- Data block:
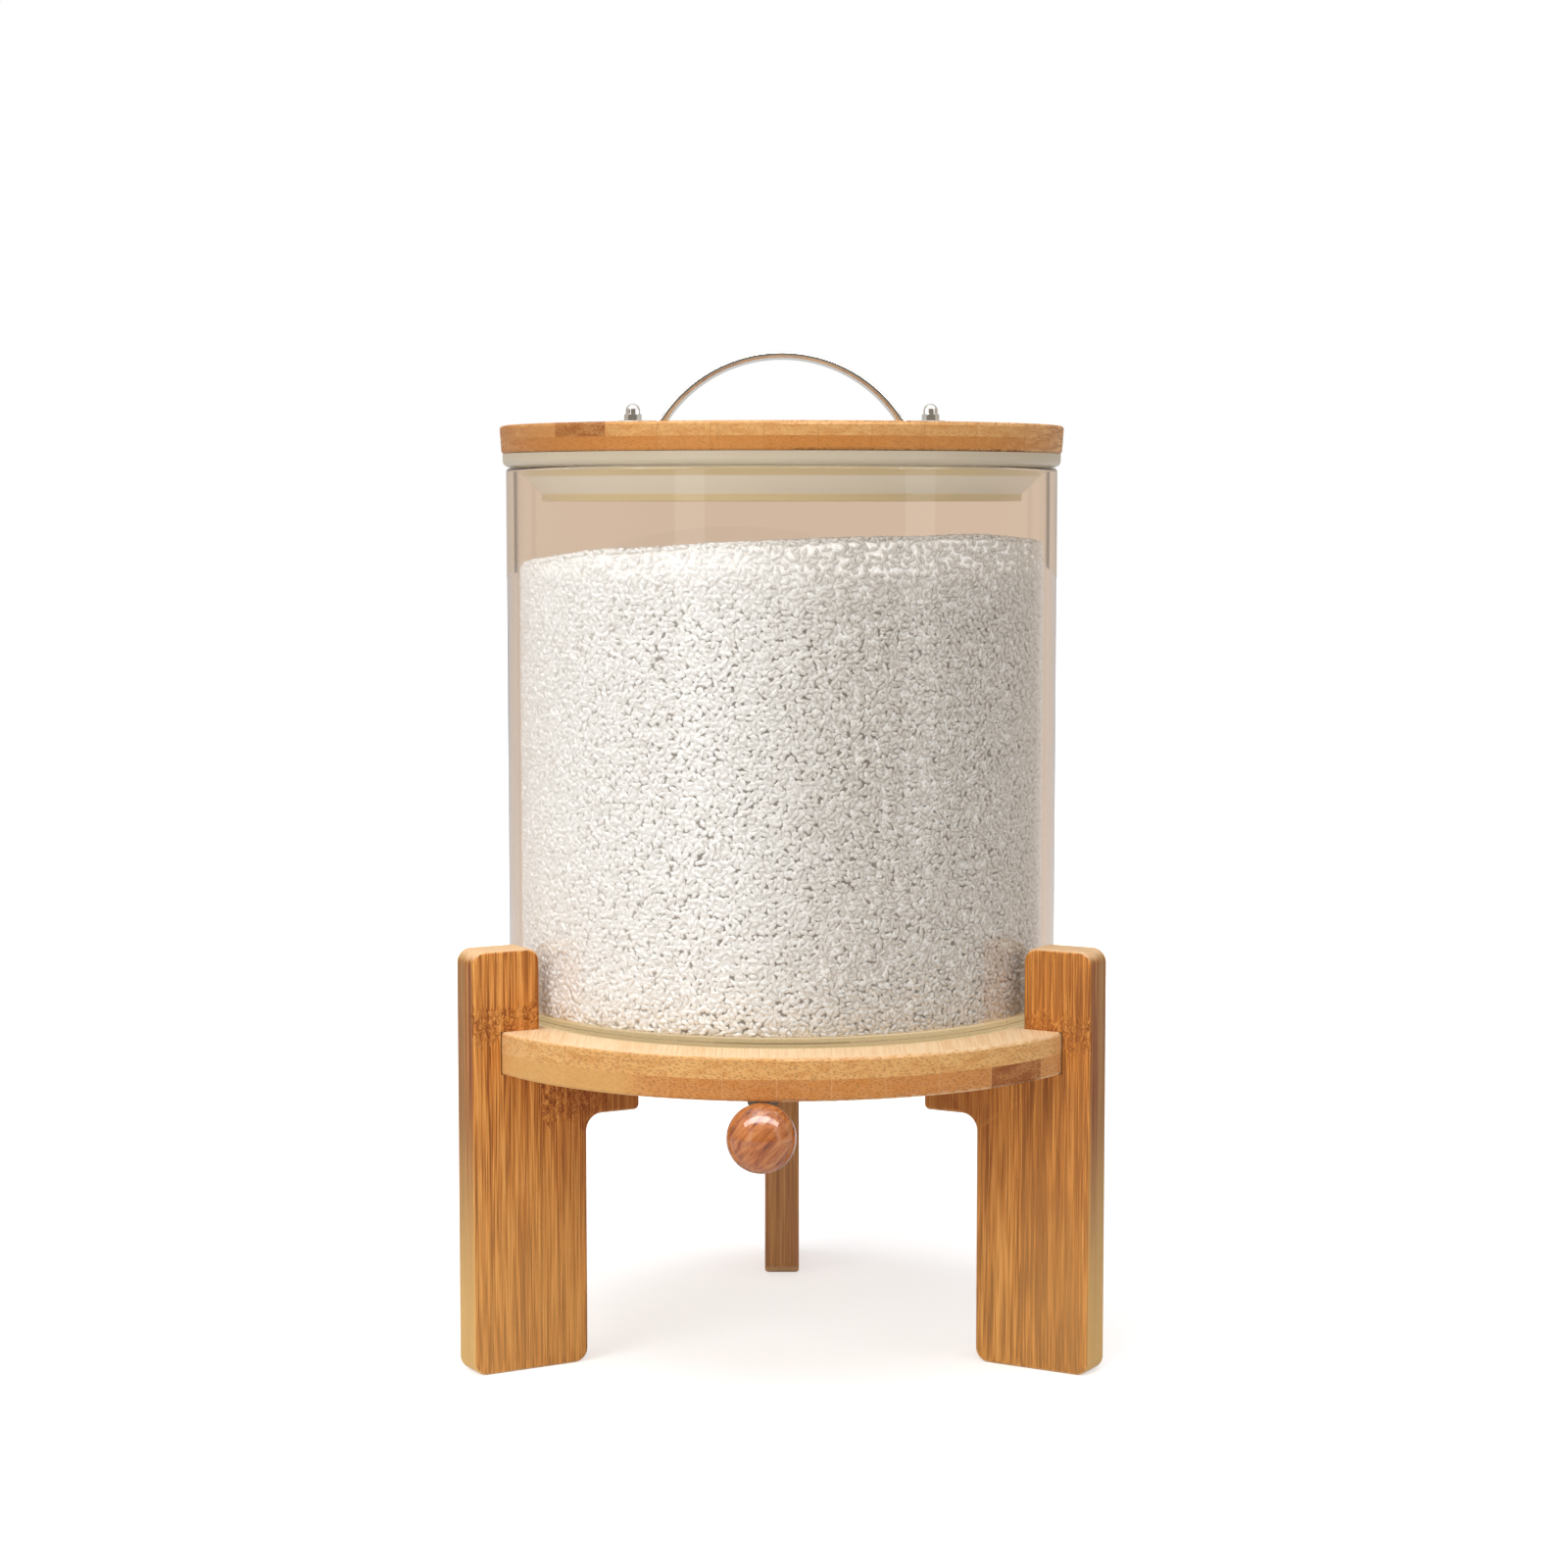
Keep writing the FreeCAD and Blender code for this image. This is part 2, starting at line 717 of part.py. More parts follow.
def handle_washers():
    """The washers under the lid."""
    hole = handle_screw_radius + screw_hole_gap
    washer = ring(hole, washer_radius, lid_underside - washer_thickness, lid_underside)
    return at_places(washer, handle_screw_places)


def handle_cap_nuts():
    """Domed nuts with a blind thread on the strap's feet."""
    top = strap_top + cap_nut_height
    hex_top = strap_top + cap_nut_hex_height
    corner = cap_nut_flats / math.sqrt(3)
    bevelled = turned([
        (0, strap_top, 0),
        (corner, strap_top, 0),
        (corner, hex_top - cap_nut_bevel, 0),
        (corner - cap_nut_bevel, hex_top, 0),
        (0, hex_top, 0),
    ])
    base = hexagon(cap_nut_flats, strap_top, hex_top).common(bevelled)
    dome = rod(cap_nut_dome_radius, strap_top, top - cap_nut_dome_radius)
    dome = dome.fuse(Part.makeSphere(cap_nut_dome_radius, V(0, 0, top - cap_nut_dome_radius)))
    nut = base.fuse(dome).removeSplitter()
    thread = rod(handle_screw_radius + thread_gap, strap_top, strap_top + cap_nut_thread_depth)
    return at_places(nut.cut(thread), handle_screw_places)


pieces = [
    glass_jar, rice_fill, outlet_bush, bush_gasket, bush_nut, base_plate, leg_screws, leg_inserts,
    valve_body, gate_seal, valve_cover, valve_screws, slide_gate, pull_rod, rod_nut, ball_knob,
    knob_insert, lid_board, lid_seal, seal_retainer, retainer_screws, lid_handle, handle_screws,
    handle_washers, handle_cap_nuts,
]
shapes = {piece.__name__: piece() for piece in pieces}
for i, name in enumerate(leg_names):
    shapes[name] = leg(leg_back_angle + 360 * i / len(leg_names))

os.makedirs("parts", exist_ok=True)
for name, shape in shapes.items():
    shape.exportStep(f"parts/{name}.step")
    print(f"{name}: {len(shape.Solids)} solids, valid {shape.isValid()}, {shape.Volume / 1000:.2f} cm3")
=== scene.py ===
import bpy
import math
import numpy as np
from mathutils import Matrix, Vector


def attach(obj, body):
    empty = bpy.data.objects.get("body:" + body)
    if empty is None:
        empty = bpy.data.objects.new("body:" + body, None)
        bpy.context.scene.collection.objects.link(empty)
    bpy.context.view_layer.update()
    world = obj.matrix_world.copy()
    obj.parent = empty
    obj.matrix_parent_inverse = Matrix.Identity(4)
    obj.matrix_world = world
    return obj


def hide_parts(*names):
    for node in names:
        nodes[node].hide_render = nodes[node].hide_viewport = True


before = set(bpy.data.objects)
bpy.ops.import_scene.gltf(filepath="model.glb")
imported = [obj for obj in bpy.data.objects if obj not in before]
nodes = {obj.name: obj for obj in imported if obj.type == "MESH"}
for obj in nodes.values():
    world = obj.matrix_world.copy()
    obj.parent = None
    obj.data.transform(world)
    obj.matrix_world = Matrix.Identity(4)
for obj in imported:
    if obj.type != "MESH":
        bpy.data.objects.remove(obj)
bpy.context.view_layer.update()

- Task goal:
Using the data above, output each line exactly.

- Complete answer:
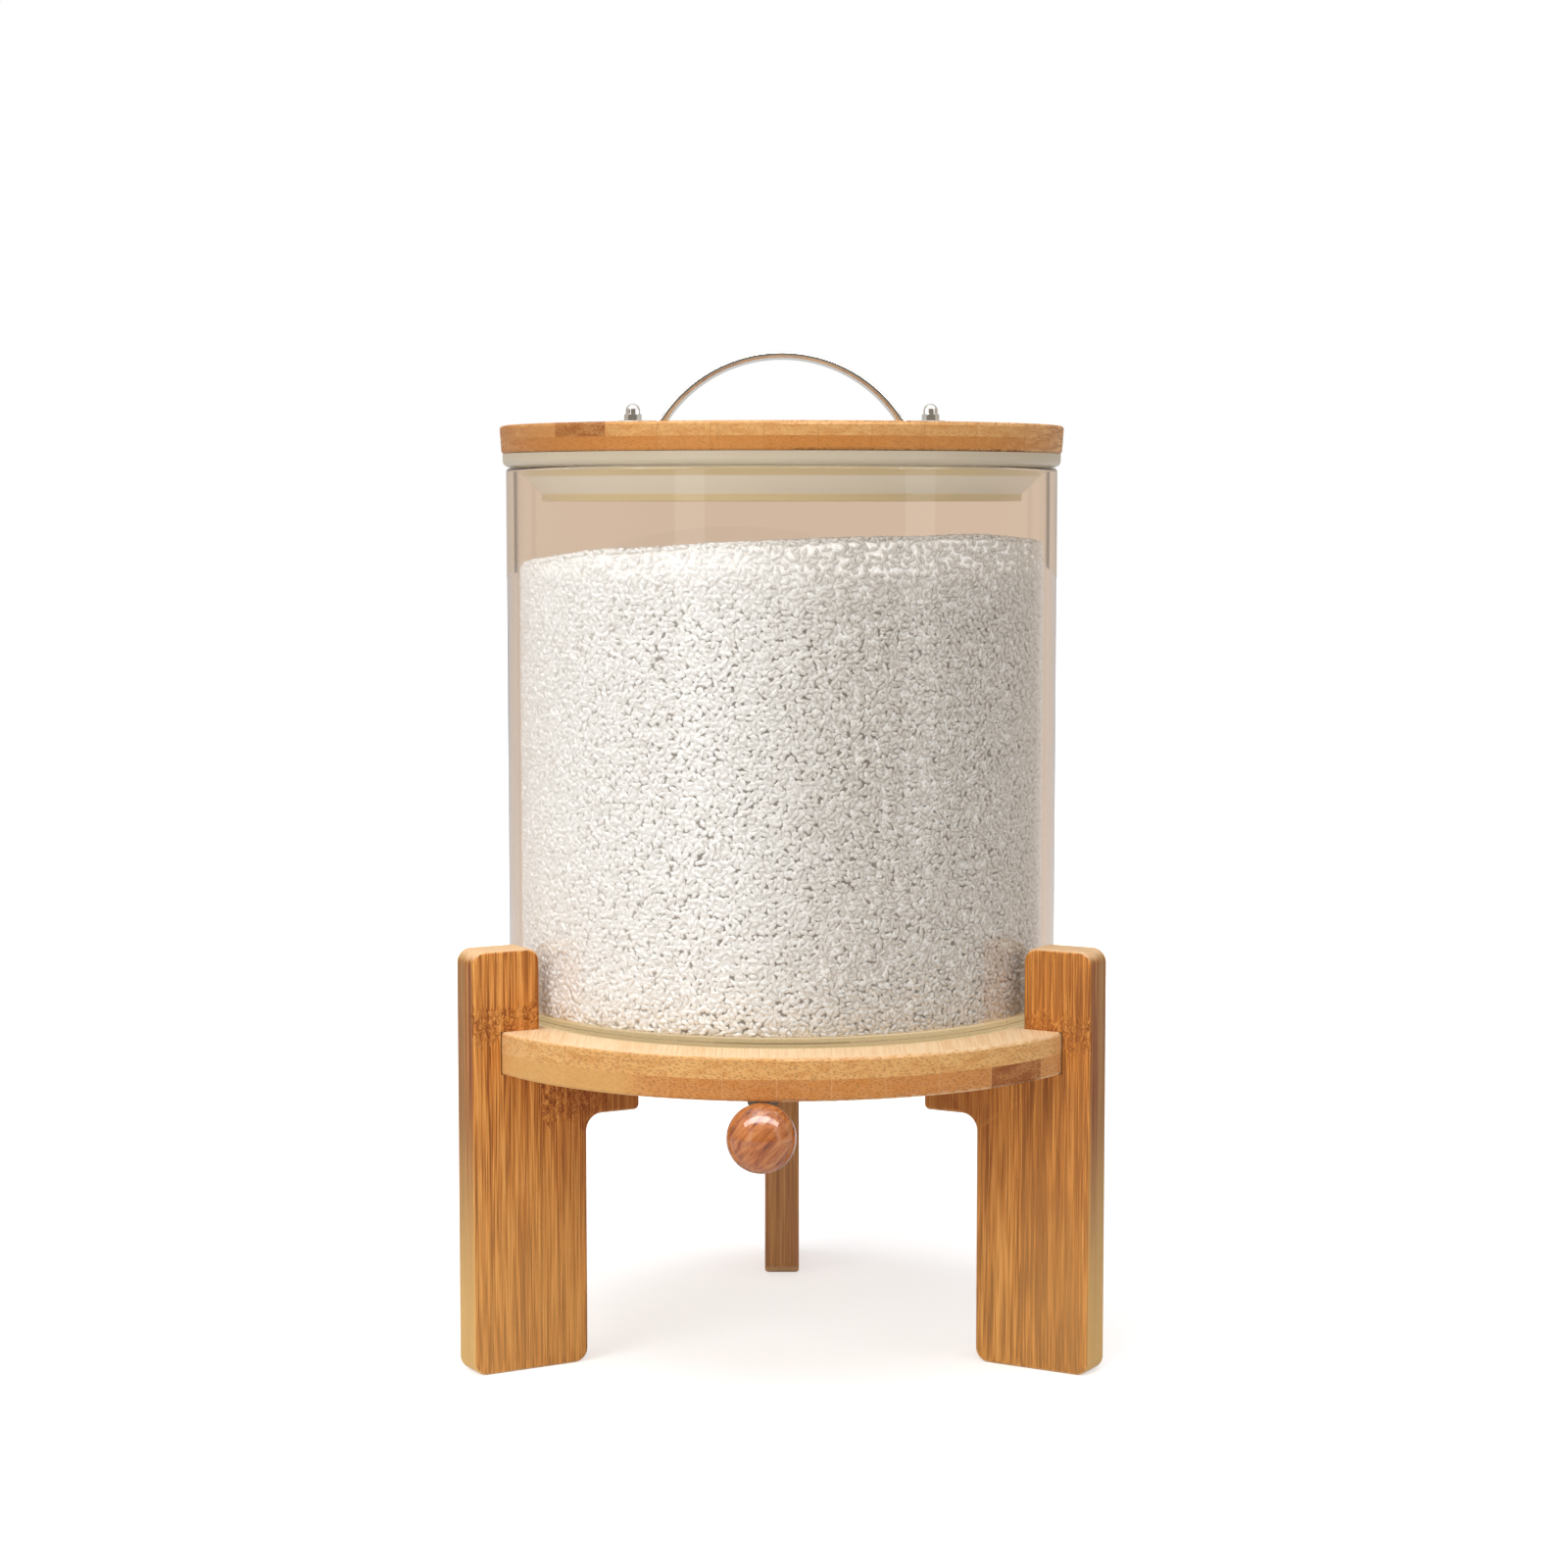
Keep writing the FreeCAD and Blender code for this image. This is part 2, starting at line 717 of part.py. More parts follow.
def handle_washers():
    """The washers under the lid."""
    hole = handle_screw_radius + screw_hole_gap
    washer = ring(hole, washer_radius, lid_underside - washer_thickness, lid_underside)
    return at_places(washer, handle_screw_places)


def handle_cap_nuts():
    """Domed nuts with a blind thread on the strap's feet."""
    top = strap_top + cap_nut_height
    hex_top = strap_top + cap_nut_hex_height
    corner = cap_nut_flats / math.sqrt(3)
    bevelled = turned([
        (0, strap_top, 0),
        (corner, strap_top, 0),
        (corner, hex_top - cap_nut_bevel, 0),
        (corner - cap_nut_bevel, hex_top, 0),
        (0, hex_top, 0),
    ])
    base = hexagon(cap_nut_flats, strap_top, hex_top).common(bevelled)
    dome = rod(cap_nut_dome_radius, strap_top, top - cap_nut_dome_radius)
    dome = dome.fuse(Part.makeSphere(cap_nut_dome_radius, V(0, 0, top - cap_nut_dome_radius)))
    nut = base.fuse(dome).removeSplitter()
    thread = rod(handle_screw_radius + thread_gap, strap_top, strap_top + cap_nut_thread_depth)
    return at_places(nut.cut(thread), handle_screw_places)


pieces = [
    glass_jar, rice_fill, outlet_bush, bush_gasket, bush_nut, base_plate, leg_screws, leg_inserts,
    valve_body, gate_seal, valve_cover, valve_screws, slide_gate, pull_rod, rod_nut, ball_knob,
    knob_insert, lid_board, lid_seal, seal_retainer, retainer_screws, lid_handle, handle_screws,
    handle_washers, handle_cap_nuts,
]
shapes = {piece.__name__: piece() for piece in pieces}
for i, name in enumerate(leg_names):
    shapes[name] = leg(leg_back_angle + 360 * i / len(leg_names))

os.makedirs("parts", exist_ok=True)
for name, shape in shapes.items():
    shape.exportStep(f"parts/{name}.step")
    print(f"{name}: {len(shape.Solids)} solids, valid {shape.isValid()}, {shape.Volume / 1000:.2f} cm3")
=== scene.py ===
import bpy
import math
import numpy as np
from mathutils import Matrix, Vector


def attach(obj, body):
    empty = bpy.data.objects.get("body:" + body)
    if empty is None:
        empty = bpy.data.objects.new("body:" + body, None)
        bpy.context.scene.collection.objects.link(empty)
    bpy.context.view_layer.update()
    world = obj.matrix_world.copy()
    obj.parent = empty
    obj.matrix_parent_inverse = Matrix.Identity(4)
    obj.matrix_world = world
    return obj


def hide_parts(*names):
    for node in names:
        nodes[node].hide_render = nodes[node].hide_viewport = True


before = set(bpy.data.objects)
bpy.ops.import_scene.gltf(filepath="model.glb")
imported = [obj for obj in bpy.data.objects if obj not in before]
nodes = {obj.name: obj for obj in imported if obj.type == "MESH"}
for obj in nodes.values():
    world = obj.matrix_world.copy()
    obj.parent = None
    obj.data.transform(world)
    obj.matrix_world = Matrix.Identity(4)
for obj in imported:
    if obj.type != "MESH":
        bpy.data.objects.remove(obj)
bpy.context.view_layer.update()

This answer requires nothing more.